A goose? You’re scary!
What’s the girl equivalent of this? I’d like to have some conversations with my wife that don’t send her off on list-making/plan-making expeditions or remind her of something she wanted to research on the internet.
“What do you want to eat tonight?”
NO
“Which one of your friends could you take in a fight?”
Try the same question. Maybe just a slightly smaller horse. Prep-time negotiable.
Unarmed, I think I could comfortably defeat almost any four legged creature that stands lower than my knee.
I want to see you fight a crocodile.
I was very clear when I said almost
Ffff… scrblmlmlblm chewing noises
Let’s say it was reasonable to 1v1 a horse.
I wanna know what a lone horse does to prepare for a fight, that turns the tables from winning to losing…
You can sneak up on a horse or suckerpunch it. If it gets prep time it knows it has to fight immediately and you are fucked
If it gets prep time it knows it has to fight immediately
How? It’s a horse. It’s not like you can coach a horse…
‘you see that guy over there, he’s gonna come throw hands in 45min. You better be ready horse’
That horse won’t know/understand it’s fighting until the human takes the first swing; unless they run at the horse screaming like a maniac…
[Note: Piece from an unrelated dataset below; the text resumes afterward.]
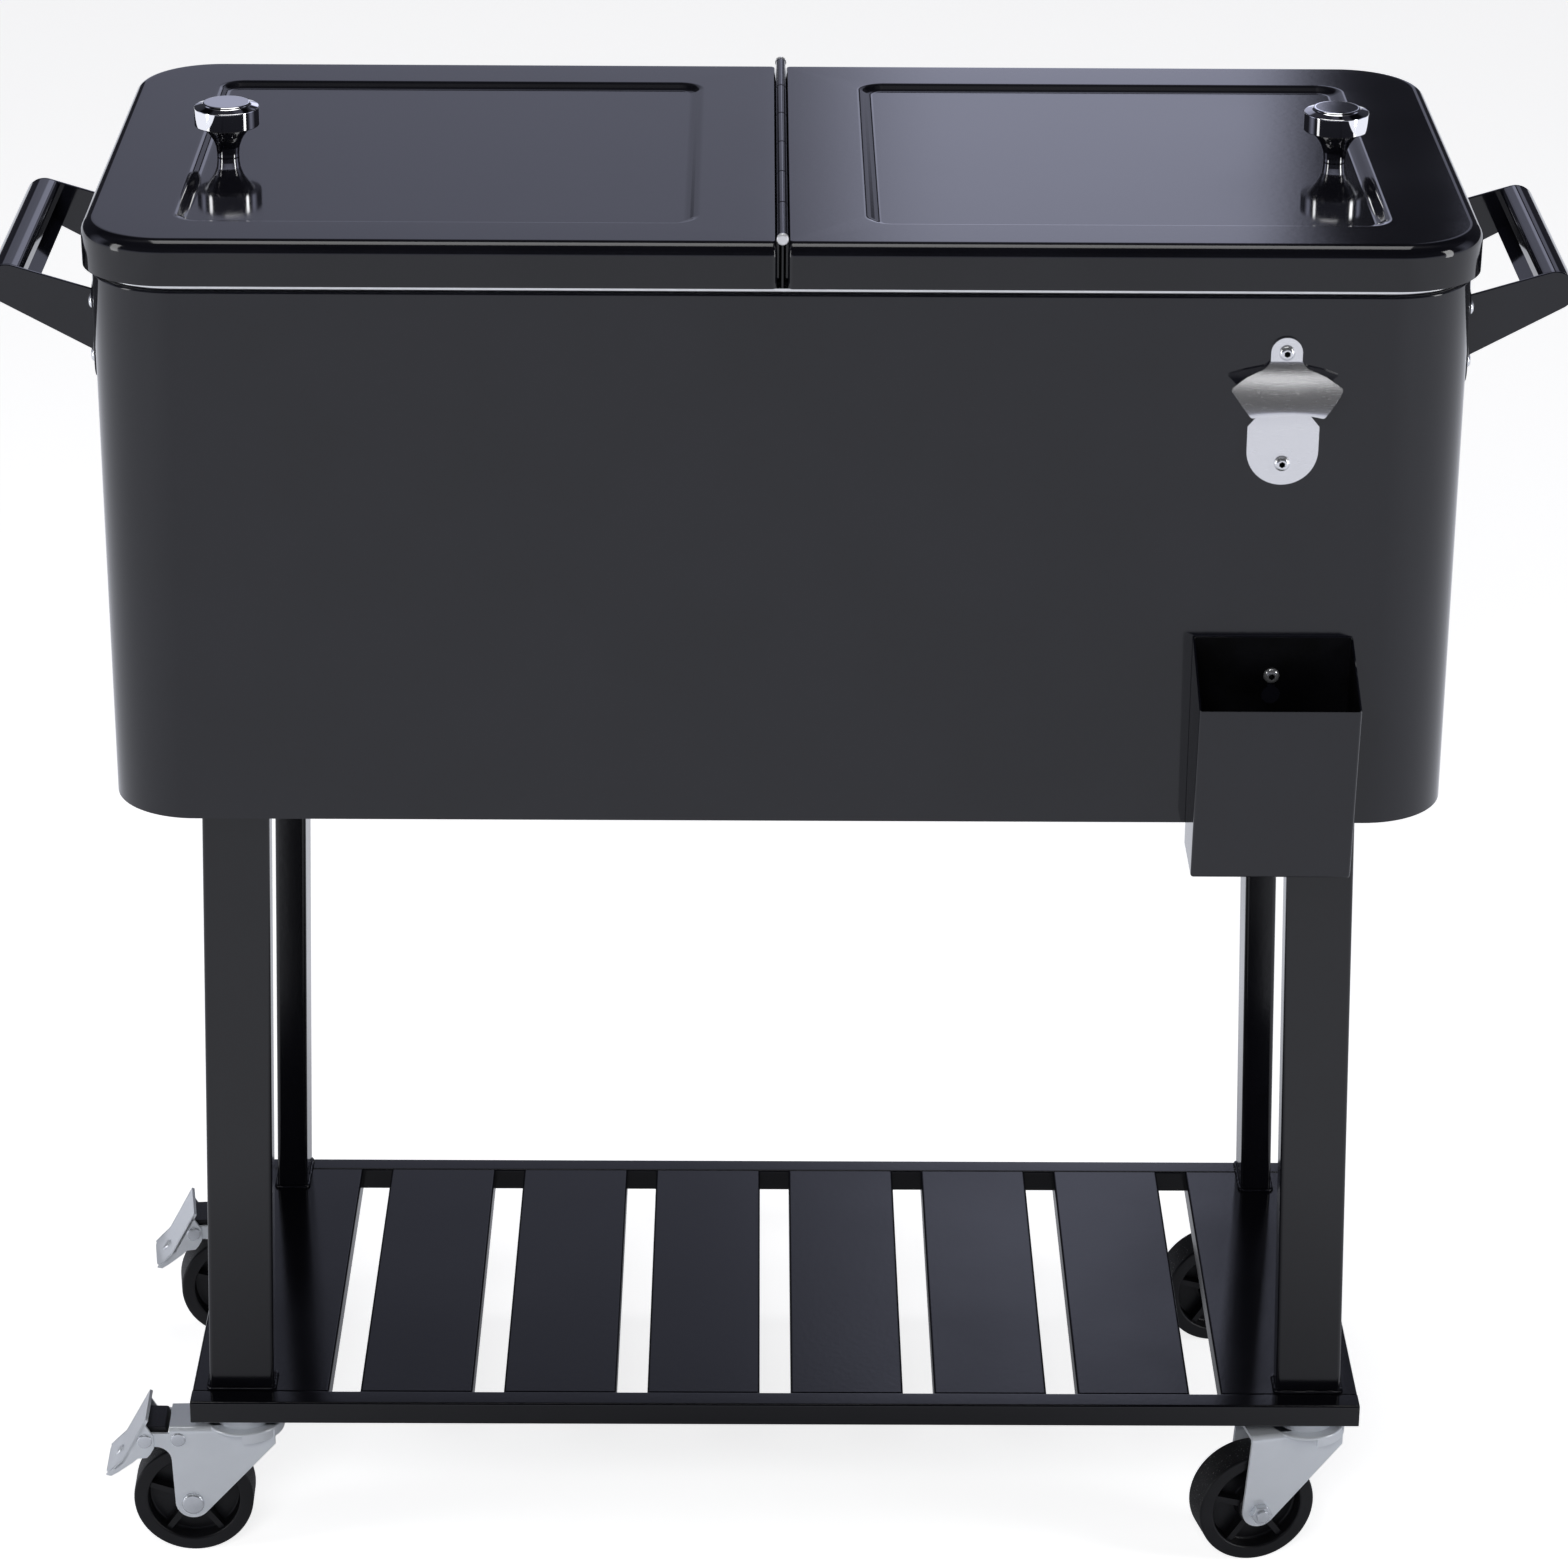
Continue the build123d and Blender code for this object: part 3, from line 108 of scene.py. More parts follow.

You’ve never spent time around horses
I grow out my nails for acoustic guitar so I technically always have a weapon for eye gouging. After blinding the beast I’d go after their throat as hard and as many times as I can while trying to keep distance where possible. It would never work on obvious human killing machines like tigers, gorrilas, bears, etcetera, but it might be helpful on a wolf or anything I can get my arms around. I’m getting older and don’t have the stamina for fighting that I used to though so I’ll probably die.
deleted by creator
What’s a horse going to do with prep time? Grow opposable thumbs and learn how to use tools?
Run? You can’t beat the horse if you can’t catch up to it.